5 Must Know Facts For Your Next Test

1. Qubits can be implemented using various physical systems, including photons, trapped ions, and superconducting circuits, each with its own advantages and challenges.
2. The ability of qubits to exist in superpositions allows quantum computers to explore many potential solutions simultaneously, making them powerful for solving problems like molecular modeling.
3. Quantum algorithms that utilize qubits can outperform classical algorithms for specific tasks, such as Shor's algorithm for factoring large numbers or Grover's algorithm for database searching.
4. Error correction is crucial in quantum computing due to the fragile nature of qubits; sophisticated methods are being developed to protect qubit states from decoherence.
5. The development and scaling of qubit technologies are essential for building practical quantum computers that can address real-world problems in chemistry and materials science.

Review Questions

• How do the properties of qubits differ from classical bits, and what implications does this have for quantum computing?
  • Qubits differ from classical bits primarily in their ability to exist in a superposition of states, allowing them to represent both 0 and 1 simultaneously. This property enables quantum computers to perform many calculations at once, drastically increasing computational efficiency. The entanglement between qubits also facilitates complex problem-solving that classical computers struggle with. These differences make qubits essential for harnessing the full potential of quantum computing.
• Discuss the role of entanglement and superposition in enhancing computational capabilities when using qubits.
  • Entanglement and superposition are crucial for enhancing computational capabilities in quantum computing.
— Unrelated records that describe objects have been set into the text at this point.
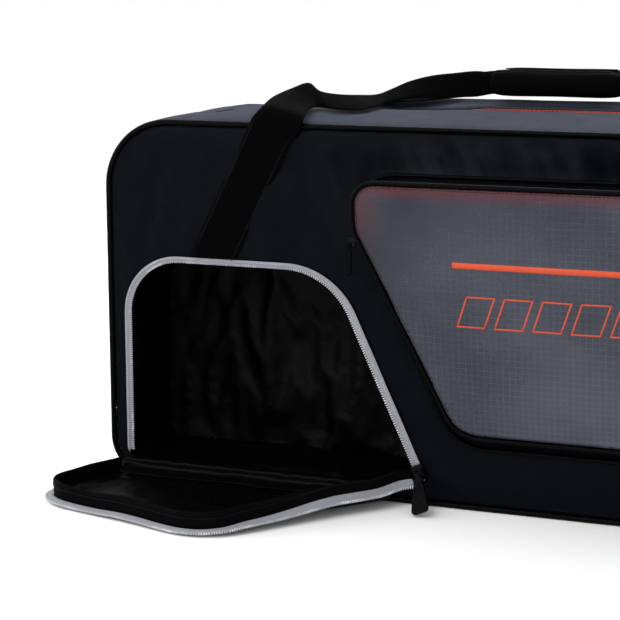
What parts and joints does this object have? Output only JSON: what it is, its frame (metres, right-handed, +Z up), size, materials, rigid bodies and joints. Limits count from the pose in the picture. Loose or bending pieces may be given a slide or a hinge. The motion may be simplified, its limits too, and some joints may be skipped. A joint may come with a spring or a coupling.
{
  "type": "racket tournament bag",
  "caption": "Soft rectangular racket bag with a zipped top, open drop-down shoe compartment, translucent front pocket, carrying handles and shoulder straps.",
  "frame": {"origin": "centre of the bag's base, at floor level", "axes": "+Z up, X along the bag's length with +X to the right seen from the front, -Y is the front"},
  "size_m": [0.7598, 0.3589, 0.364],
  "materials": {
    "black_nylon": "matte woven nylon with a faint sheen",
    "grey_fabric": "matte slate-grey woven polyester",
    "lining": "thin glossy lining",
    "foam_padding": "fabric-covered foam",
    "piping": "glossy covered cord",
    "ripstop": "translucent ripstop with a square grid",
    "webbing": "matte polypropylene webbing",
    "grey_tape": "light grey zip tape with a nylon coil",
    "orange_tape": "orange zip tape with a nylon coil",
    "board": "polyethylene sheet",
    "zip_metal": "black gloss zinc",
    "moulded": "black moulded plastic"
  },
  "bodies": {
    "bag": {"front_panel": "black_nylon", "rear_panel": "black_nylon", "base_gusset": "black_nylon", "end_panel_left": "black_nylon", "end_panel_right": "black_nylon", "corner_gusset_left": "grey_fabric", "corner_gusset_right": "grey_fabric", "piping_front": "piping", "piping_rear": "piping", "base_board": "board", "racket_divider": "foam_padding", "shoe_liner": "lining", "shoe_opening_tape": "grey_tape", "pocket_gusset": "black_nylon", "pocket_face": "ripstop", "pocket_face_piping": "piping", "pocket_seam_piping": "piping", "pocket_zip_tape": "orange_tape", "handle_leg_front_left": "webbing", "handle_leg_front_right": "webbing", "handle_leg_rear_left": "webbing", "handle_leg_rear_right": "webbing", "strap_upper_pad": "foam_padding", "strap_upper_anchor": "black_nylon", "strap_upper_ladder_lock": "moulded", "strap_upper_webbing": "webbing", "strap_lower_pad": "foam_padding", "strap_lower_anchor": "black_nylon", "strap_lower_ladder_lock": "moulded", "strap_lower_webbing": "webbing"},
    "main_opening_front": {"top_strip_front": "grey_fabric", "main_zip_tape_front": "orange_tape"},
    "main_opening_rear": {"top_strip_rear": "grey_fabric", "main_zip_tape_rear": "orange_tape"},
    "shoe_flap": {"shoe_flap_panel": "black_nylon", "shoe_flap_lining": "lining", "shoe_flap_binding": "lining", "shoe_flap_zip_tape": "grey_tape"},
    "front_handle": {"front_handle_webbing": "webbing", "front_handle_grip": "foam_padding"},
    "rear_handle": {"rear_handle_webbing": "webbing", "rear_handle_grip": "foam_padding"},
    "main_zip_slider": {"main_zip_slider": "zip_metal"},
    "main_zip_pull": {"main_zip_pull": "moulded"},
    "shoe_zip_slider": {"shoe_zip_slider": "zip_metal"},
    "shoe_zip_pull": {"shoe_zip_pull": "moulded"},
    "pocket_zip_slider": {"pocket_zip_slider": "zip_metal"},
    "pocket_zip_pull": {"pocket_zip_pull": "moulded"}
  },
  "joints": [
    {"name": "shoe_flap_hinge", "type": "hinge", "parent": "bag", "child": "shoe_flap", "pos_m": [-0.088, -0.098, 0.0023], "axis": [-0.9758, 0.1546, 0.1546], "range_deg": [0, 91.4]},
    {"name": "main_opening_front_fold", "type": "hinge", "parent": "bag", "child": "main_opening_front", "pos_m": [0, -0.0937, 0.32095], "axis": [-1, 0, 0], "range_deg": [0, 80]},
    {"name": "main_opening_rear_fold", "type": "hinge", "parent": "bag", "child": "main_opening_rear", "pos_m": [0, 0.0937, 0.32095], "axis": [1, 0, 0], "range_deg": [0, 80]},
    {"name": "front_handle_lift", "type": "hinge", "parent": "bag", "child": "front_handle", "pos_m": [0, -0.1037, 0.318], "axis": [1, 0, 0], "range_deg": [0, 105]},
    {"name": "rear_handle_lift", "type": "hinge", "parent": "bag", "child": "rear_handle", "pos_m": [0, 0.1037, 0.318], "axis": [-1, 0, 0], "range_deg": [0, 105]},
    {"name": "main_zip_slide", "type": "slide", "parent": "bag", "child": "main_zip_slider", "axis": [-1, 0, 0], "range_m": [0, 0.64]},
    {"name": "main_zip_pull_hinge", "type": "hinge", "parent": "main_zip_slider", "child": "main_zip_pull", "pos_m": [0.324, 0, 0.3373], "axis": [0, 1, 0], "range_deg": [0, 170]},
    {"name": "shoe_zip_slide", "type": "slide", "parent": "bag", "child": "shoe_zip_slider", "axis": [-0.4092, 0, 0.9125], "range_m": [0, 0.12]},
    {"name": "shoe_zip_pull_hinge", "type": "hinge", "parent": "shoe_zip_slider", "child": "shoe_zip_pull", "pos_m": [-0.08376, -0.1054, 0.02914], "axis": [-0.9125, 0, -0.4092], "range_deg": [0, 125]},
    {"name": "pocket_zip_slide", "type": "slide", "parent": "bag", "child": "pocket_zip_slider", "axis": [0, 0, 1], "range_m": [0, 0.024]},
    {"name": "pocket_zip_pull_hinge", "type": "hinge", "parent": "pocket_zip_slider", "child": "pocket_zip_pull", "pos_m": [-0.13687, -0.13124, 0.231], "axis": [-0.2069, 0.9784, 0], "range_deg": [0, 170]}
  ]
}
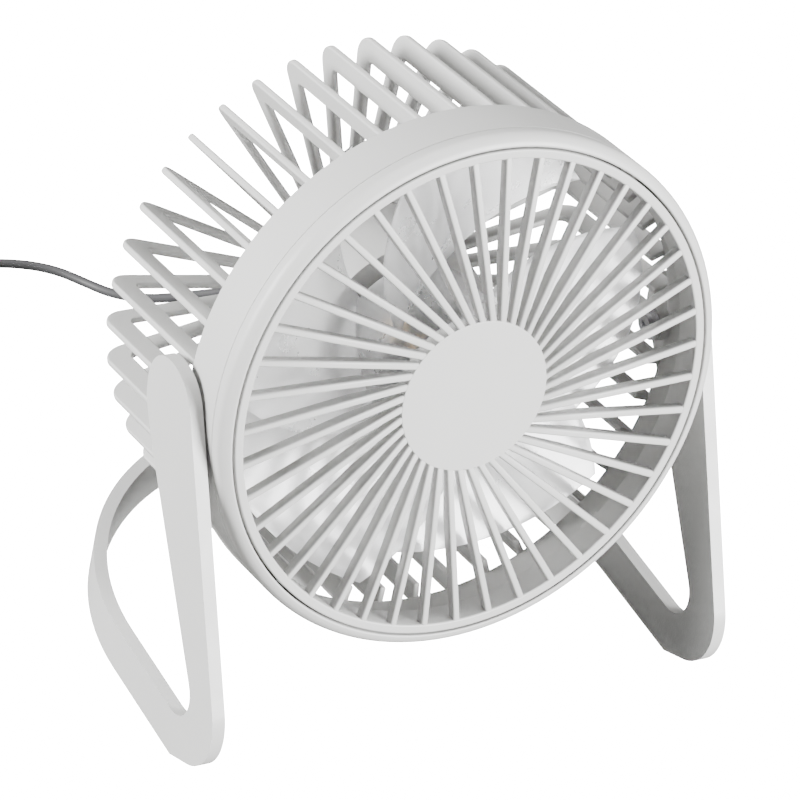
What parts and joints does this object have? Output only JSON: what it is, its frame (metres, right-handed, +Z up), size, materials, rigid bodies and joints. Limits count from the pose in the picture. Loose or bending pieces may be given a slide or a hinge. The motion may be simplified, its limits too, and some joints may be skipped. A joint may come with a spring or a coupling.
{
  "type": "desk fan",
  "caption": "Small round desk fan with a slanted-rib front grille and a finned cage, tilting in a one-piece U-shaped stand, with a dark USB lead",
  "frame": {"origin": "on the floor under the middle of the fan's outline, measured without the USB lead", "axes": "+X is the fan's right-hand side seen from the front, -Y is the way it blows, +Z is up"},
  "size_m": [0.1656, 0.2134, 0.1545],
  "materials": {
    "shell_plastic": "satin",
    "blade_plastic": "satin, slightly translucent",
    "cord_rubber": "matt",
    "dark_plastic": "matt",
    "steel": "satin",
    "bronze": "satin",
    "copper_winding": "enamelled wire",
    "magnet": "sintered",
    "nylon": "satin",
    "board": "solder mask",
    "wire_red": "matt"
  },
  "bodies": {
    "stand": {"stand_frame": "shell_plastic", "pivot_screws": "steel", "pivot_washers": "steel", "power_cord": "cord_rubber", "cord_coil": "cord_rubber", "cord_tie": "dark_plastic", "plug_cord": "cord_rubber", "usb_plug_body": "cord_rubber", "usb_plug_shell": "steel", "usb_plug_tongue": "nylon", "usb_plug_contacts": "bronze"},
    "head": {"front_grille": "shell_plastic", "front_bezel": "shell_plastic", "rear_housing": "shell_plastic", "cage_bars": "shell_plastic", "rear_grille": "shell_plastic", "motor_pod": "shell_plastic", "rear_cap": "shell_plastic", "cap_screws": "steel", "motor_can": "steel", "motor_screws": "steel", "motor_magnets": "magnet", "motor_end_cap": "nylon", "motor_bushings": "bronze", "motor_brushes": "bronze", "circuit_board": "board", "switch_body": "dark_plastic", "lead_wires": "wire_red", "strain_relief": "cord_rubber", "cord_tail": "cord_rubber"},
    "impeller": {"impeller": "blade_plastic", "motor_shaft": "steel", "motor_armature": "copper_winding", "motor_commutator": "bronze"},
    "button": {"switch_button": "shell_plastic"}
  },
  "joints": [
    {"name": "head_tilt", "type": "hinge", "parent": "stand", "child": "head", "pos_m": [0, -0.01355, 0.0843], "axis": [1, 0, 0], "range_deg": [-45, 45]},
    {"name": "impeller_spin", "type": "hinge", "parent": "head", "child": "impeller", "pos_m": [0, -0.01355, 0.0843], "axis": [0, -0.9806, 0.1959], "continuous": true},
    {"name": "button_press", "type": "slide", "parent": "head", "child": "button", "axis": [0, -0.9806, 0.1959], "range_m": [0, 0.0008], "stiffness_N_per_m": 250}
  ]
}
Superposition allows qubits to represent multiple possibilities simultaneously, enabling parallel processing of information. Entangled qubits, on the other hand, share information instantaneously regardless of distance, leading to more efficient calculations and algorithms. Together, these properties allow quantum computers to solve complex problems more effectively than classical systems can.
• Evaluate the challenges facing the implementation of qubits in practical quantum computers and their impact on computational chemistry applications.
  • The implementation of qubits in practical quantum computers faces several challenges, including maintaining coherence against environmental interference and developing effective error correction techniques. These issues hinder reliable computation over extended periods, which is crucial for complex simulations in computational chemistry. As researchers work towards overcoming these hurdles, successful implementation could revolutionize molecular modeling and drug discovery by enabling simulations that were previously infeasible with classical computers.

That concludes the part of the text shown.